▸ **SOURCE MATERIAL**
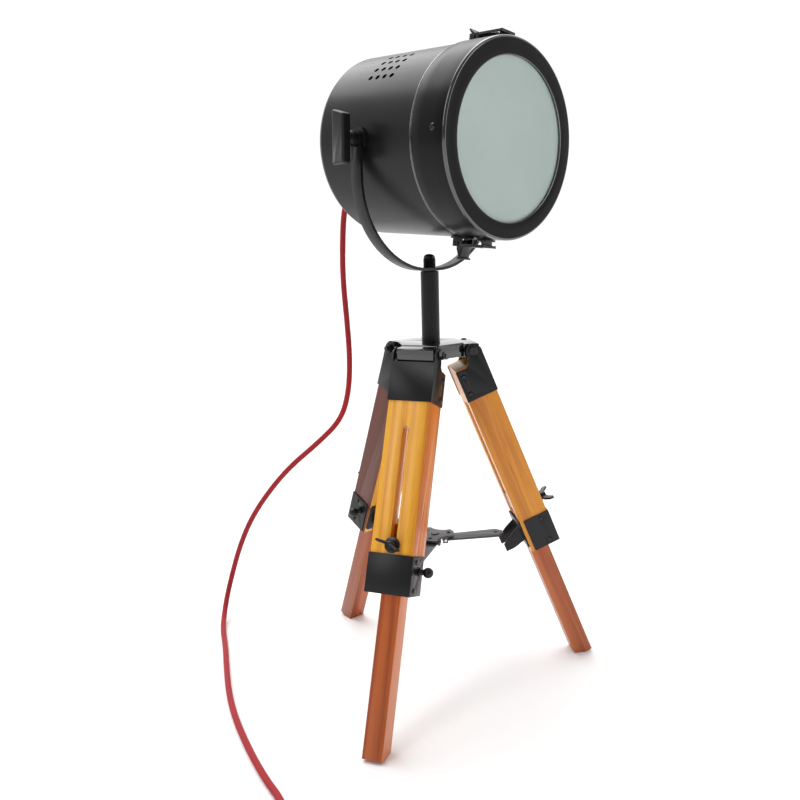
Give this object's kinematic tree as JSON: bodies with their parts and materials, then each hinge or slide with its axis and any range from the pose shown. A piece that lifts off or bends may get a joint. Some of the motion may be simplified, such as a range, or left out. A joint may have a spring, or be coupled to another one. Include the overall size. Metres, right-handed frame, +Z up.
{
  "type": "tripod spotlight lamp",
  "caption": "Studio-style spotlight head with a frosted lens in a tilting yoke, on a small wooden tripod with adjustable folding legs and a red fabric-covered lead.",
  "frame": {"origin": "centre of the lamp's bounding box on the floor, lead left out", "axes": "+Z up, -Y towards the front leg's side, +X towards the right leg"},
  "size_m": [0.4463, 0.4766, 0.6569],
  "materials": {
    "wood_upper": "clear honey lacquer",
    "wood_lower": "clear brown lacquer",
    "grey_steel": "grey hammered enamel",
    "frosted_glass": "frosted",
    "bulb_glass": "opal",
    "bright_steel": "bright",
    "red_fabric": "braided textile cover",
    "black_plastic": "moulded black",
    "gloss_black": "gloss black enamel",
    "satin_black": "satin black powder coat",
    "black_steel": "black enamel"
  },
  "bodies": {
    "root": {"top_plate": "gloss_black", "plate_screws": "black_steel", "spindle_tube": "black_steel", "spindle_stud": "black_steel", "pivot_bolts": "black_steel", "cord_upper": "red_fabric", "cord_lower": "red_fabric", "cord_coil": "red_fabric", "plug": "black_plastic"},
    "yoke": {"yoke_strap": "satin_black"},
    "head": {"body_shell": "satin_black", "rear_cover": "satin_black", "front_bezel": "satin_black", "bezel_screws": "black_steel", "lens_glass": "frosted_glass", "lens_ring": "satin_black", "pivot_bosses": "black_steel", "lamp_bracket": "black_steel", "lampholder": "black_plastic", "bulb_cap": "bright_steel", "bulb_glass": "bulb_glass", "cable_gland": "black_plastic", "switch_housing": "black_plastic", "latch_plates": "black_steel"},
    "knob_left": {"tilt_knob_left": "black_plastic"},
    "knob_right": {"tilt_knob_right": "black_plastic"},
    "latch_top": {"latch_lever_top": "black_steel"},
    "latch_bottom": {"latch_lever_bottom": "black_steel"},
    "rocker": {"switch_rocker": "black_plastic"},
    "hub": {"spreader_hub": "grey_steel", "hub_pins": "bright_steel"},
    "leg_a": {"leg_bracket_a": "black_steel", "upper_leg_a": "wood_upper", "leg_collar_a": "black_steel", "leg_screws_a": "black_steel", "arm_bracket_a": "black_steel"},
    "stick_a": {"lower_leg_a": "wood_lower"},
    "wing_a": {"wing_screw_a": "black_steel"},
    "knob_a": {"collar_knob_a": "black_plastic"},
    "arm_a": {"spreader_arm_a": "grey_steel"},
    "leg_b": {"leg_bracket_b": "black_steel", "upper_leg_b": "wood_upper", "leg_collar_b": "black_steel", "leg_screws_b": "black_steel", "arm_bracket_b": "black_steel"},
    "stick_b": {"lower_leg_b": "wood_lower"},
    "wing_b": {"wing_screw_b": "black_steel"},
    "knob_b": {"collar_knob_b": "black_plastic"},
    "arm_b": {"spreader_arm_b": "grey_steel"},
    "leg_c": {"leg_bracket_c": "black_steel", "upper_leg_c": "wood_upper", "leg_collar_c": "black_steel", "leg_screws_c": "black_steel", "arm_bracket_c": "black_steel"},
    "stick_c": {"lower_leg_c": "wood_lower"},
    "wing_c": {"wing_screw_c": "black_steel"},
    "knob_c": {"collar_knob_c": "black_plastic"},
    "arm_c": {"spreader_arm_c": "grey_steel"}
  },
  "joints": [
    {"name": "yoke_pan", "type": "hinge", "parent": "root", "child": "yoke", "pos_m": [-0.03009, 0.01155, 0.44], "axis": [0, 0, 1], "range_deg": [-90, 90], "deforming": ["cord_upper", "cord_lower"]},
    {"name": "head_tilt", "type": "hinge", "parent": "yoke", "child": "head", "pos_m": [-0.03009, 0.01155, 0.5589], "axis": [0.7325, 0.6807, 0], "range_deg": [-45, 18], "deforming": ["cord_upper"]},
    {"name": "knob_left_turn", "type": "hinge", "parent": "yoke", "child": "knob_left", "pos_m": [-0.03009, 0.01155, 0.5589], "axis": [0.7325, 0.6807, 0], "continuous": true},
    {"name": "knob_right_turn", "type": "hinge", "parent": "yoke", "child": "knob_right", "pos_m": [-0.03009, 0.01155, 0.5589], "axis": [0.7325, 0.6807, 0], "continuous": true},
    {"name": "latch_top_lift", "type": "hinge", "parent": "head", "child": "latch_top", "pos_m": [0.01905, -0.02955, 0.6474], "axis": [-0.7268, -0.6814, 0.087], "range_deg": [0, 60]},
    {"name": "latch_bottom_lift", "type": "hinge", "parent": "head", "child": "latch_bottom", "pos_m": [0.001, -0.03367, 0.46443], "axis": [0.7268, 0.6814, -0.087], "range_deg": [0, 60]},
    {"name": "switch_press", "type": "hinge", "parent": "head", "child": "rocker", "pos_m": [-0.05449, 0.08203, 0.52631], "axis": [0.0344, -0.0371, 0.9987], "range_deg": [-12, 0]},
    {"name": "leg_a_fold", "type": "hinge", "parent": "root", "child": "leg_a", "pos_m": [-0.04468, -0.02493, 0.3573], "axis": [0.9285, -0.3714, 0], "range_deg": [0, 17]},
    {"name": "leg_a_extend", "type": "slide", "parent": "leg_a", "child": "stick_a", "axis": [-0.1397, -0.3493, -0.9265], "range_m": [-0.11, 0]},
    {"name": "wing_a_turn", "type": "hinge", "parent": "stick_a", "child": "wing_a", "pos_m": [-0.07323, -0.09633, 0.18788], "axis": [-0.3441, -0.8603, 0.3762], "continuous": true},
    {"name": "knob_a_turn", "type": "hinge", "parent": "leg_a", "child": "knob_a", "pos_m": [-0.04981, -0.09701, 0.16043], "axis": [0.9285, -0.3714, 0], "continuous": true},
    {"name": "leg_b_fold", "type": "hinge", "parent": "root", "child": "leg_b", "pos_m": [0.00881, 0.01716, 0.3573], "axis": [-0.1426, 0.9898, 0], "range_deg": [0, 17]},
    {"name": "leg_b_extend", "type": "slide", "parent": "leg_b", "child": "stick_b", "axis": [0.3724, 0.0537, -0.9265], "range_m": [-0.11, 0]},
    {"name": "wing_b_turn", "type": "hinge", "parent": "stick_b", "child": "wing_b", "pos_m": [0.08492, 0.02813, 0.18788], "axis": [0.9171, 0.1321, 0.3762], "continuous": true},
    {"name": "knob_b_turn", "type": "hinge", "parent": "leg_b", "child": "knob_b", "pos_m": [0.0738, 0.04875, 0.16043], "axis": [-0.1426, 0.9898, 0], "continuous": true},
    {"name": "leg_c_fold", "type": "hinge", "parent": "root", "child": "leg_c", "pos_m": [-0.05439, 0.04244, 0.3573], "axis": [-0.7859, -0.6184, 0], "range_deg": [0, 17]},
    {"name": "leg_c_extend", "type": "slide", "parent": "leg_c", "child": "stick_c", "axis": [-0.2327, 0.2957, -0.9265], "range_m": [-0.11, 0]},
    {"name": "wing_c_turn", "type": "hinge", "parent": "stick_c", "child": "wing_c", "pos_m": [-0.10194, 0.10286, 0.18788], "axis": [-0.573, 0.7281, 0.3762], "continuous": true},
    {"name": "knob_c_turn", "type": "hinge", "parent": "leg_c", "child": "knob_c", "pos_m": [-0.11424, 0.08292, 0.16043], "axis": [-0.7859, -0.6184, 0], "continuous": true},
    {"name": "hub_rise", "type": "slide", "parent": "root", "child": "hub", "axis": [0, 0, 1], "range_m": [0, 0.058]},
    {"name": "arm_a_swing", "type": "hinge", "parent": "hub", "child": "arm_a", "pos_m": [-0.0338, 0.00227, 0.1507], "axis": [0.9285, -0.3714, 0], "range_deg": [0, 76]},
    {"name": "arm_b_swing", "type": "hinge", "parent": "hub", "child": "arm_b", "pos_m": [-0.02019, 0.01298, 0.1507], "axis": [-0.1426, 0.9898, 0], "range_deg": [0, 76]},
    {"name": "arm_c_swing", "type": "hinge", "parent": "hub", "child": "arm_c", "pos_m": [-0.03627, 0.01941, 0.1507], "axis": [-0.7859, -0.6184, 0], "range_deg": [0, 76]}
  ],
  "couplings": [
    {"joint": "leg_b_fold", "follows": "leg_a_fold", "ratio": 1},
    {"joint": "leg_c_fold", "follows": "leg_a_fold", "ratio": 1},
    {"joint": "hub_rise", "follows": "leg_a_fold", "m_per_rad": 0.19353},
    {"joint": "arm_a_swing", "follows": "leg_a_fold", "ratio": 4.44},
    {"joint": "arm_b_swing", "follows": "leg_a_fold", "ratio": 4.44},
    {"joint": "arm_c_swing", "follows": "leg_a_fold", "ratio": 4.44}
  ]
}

▸ **WHAT TO DO**
Track down the lines that include the word "frame" and copy them.

▸ **EXERCISE OUTPUT**
Give this object's kinematic tree as JSON: bodies with their parts and materials, then each hinge or slide with its axis and any range from the pose shown. A piece that lifts off or bends may get a joint. Some of the motion may be simplified, such as a range, or left out. A joint may have a spring, or be coupled to another one. Include the overall size. Metres, right-handed frame, +Z up.
  "frame": {"origin": "centre of the lamp's bounding box on the floor, lead left out", "axes": "+Z up, -Y towards the front leg's side, +X towards the right leg"},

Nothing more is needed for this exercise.